**Job:**
The exercise asks for every line of the data to be reproduced exactly.

____

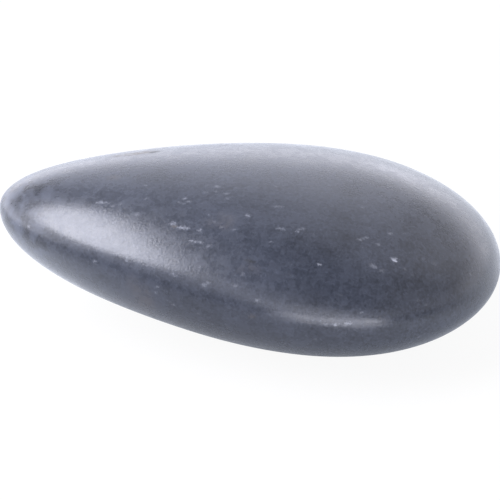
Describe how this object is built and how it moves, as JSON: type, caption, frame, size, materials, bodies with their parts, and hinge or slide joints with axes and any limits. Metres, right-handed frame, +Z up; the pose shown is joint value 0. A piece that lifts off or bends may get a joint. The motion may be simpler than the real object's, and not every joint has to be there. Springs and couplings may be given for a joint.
{
  "type": "river pebble",
  "caption": "A smooth, dark blue-grey river pebble, egg-shaped with a narrower nose, lying on a worn flat underside.",
  "frame": {"origin": "under the middle of the stone's box, on the surface that it lies on", "axes": "+X runs along the stone from its narrow nose to its blunt end, +Z is up and along its thickness"},
  "size_m": [0.104, 0.0686, 0.0334],
  "materials": {
    "stone": "satin, worn smooth by water"
  },
  "bodies": {
    "root": {"pebble": "stone"}
  },
  "joints": []
}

____

**Result of the exercise:**
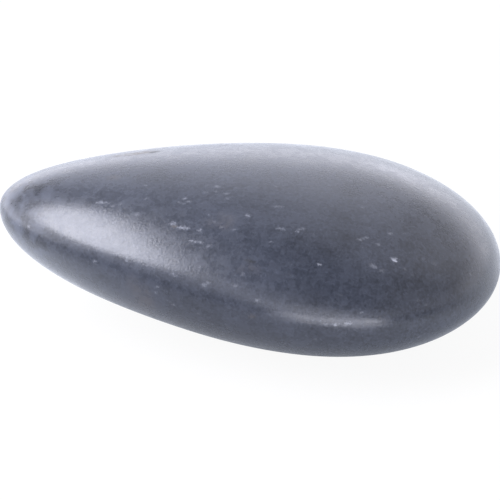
Describe how this object is built and how it moves, as JSON: type, caption, frame, size, materials, bodies with their parts, and hinge or slide joints with axes and any limits. Metres, right-handed frame, +Z up; the pose shown is joint value 0. A piece that lifts off or bends may get a joint. The motion may be simpler than the real object's, and not every joint has to be there. Springs and couplings may be given for a joint.
{
  "type": "river pebble",
  "caption": "A smooth, dark blue-grey river pebble, egg-shaped with a narrower nose, lying on a worn flat underside.",
  "frame": {"origin": "under the middle of the stone's box, on the surface that it lies on", "axes": "+X runs along the stone from its narrow nose to its blunt end, +Z is up and along its thickness"},
  "size_m": [0.104, 0.0686, 0.0334],
  "materials": {
    "stone": "satin, worn smooth by water"
  },
  "bodies": {
    "root": {"pebble": "stone"}
  },
  "joints": []
}